The real State of the Union

  • United States President Barack Obama said that “all the talk of America’s economic decline” and “all the rhetoric you hear about our enemies getting stronger and America getting weaker” is “political hot air.”
  • “The United States of America is the most powerful nation on Earth, period. … We spend more on our military than the next eight nations combined. Our troops are the finest fighting force in the history of the world.
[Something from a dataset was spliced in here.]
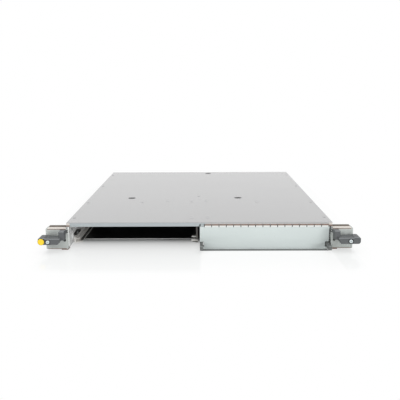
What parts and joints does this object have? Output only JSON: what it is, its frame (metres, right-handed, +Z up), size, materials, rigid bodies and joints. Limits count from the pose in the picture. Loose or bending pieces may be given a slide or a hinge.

No nation attacks us directly or our allies because they know that’s the path to ruin.”
  • How do those statements reconcile with America’s lack of willpower, insurmountable national debt, and its weakened standing against Russia, China and, most recently, Iran?
  • Japan in 2015

  • Last year—the year of the 70th anniversary of Japan’s defeat in World War ii—was “a busy year for Prime Minister Shinzo Abe and Japan’s political establishment,” wrote the Diplomat.
  • “The most significant development in 2015 was the passage of legislation to implement Japan’s right to collective self-defense and the upgraded U.S.-Japan Defense Guidelines.”
  • What’s next for Japan in 2016? As we asked at theTrumpet.com, does Japan’s historic constitutional change mean its military secret will soon come out?
  • ‘Cologne Has Changed Everything’

  • On New Year’s Eve in Cologne, Germany, a mob of around 1,000 people gathered outside Cologne central train station and began molesting, robbing and even raping passersby.
  • Most of the assailants were described as “North African” or “Arab-looking”—they were migrants to Europe.
  • Cologne was the worst affected European city, but not the only one. Over 100 crimes have been reported for the same evening in Hamburg. Frankfurt, Helsinki, Zurich and Salzburg suffered a similar fate, albeit on a smaller scale.
  • How will Europe respond to such an invasion of its privacy?
  • Volker Bouffier, the vice president of Merkel’s Christian Democratic Union, noted, “Cologne has changed everything; people now are doubting.”
  • The Islamic State settles in Libya

  • Air bombings in Syria and Iraq are forcing some Islamic State terrorists into a prime terrorist safe haven—the “chaotic, largely ungoverned” Libya.
  • The Washington Free Beacon wrote on January 12: “Germany’s military is considering a training mission for the Libyan Army, according to the German newspaper Der Spiegel. Up to 200 troops of the Bundeswehr, as the German military is called, could be sent to Tunisia within the next few months to train Libyan soldiers and counter the spread of isis fighters.”
  • Other news:

  • An Islamic State bomb attack in Istanbul, Turkey, killed 10 German tourists. German citizens have been advised to “avoid crowds in Istanbul and other big cities in Turkey.”
  • The Royal Bank of Scotland warned that oil may plummet to $16 a barrel and major stock markets could fall by a fifth. The bank advised its clients to brace for a “cataclysmic year” and a global deflationary crisis.
  • China’s economic expansion has transformed it from “an isolated and impoverished country to a major actor on the world stage,” noted Stratfor. “But growth has introduced vulnerabilities …. Protecting its interests abroad and supplementing economic influence with military influence … will require massive changes to the current system.”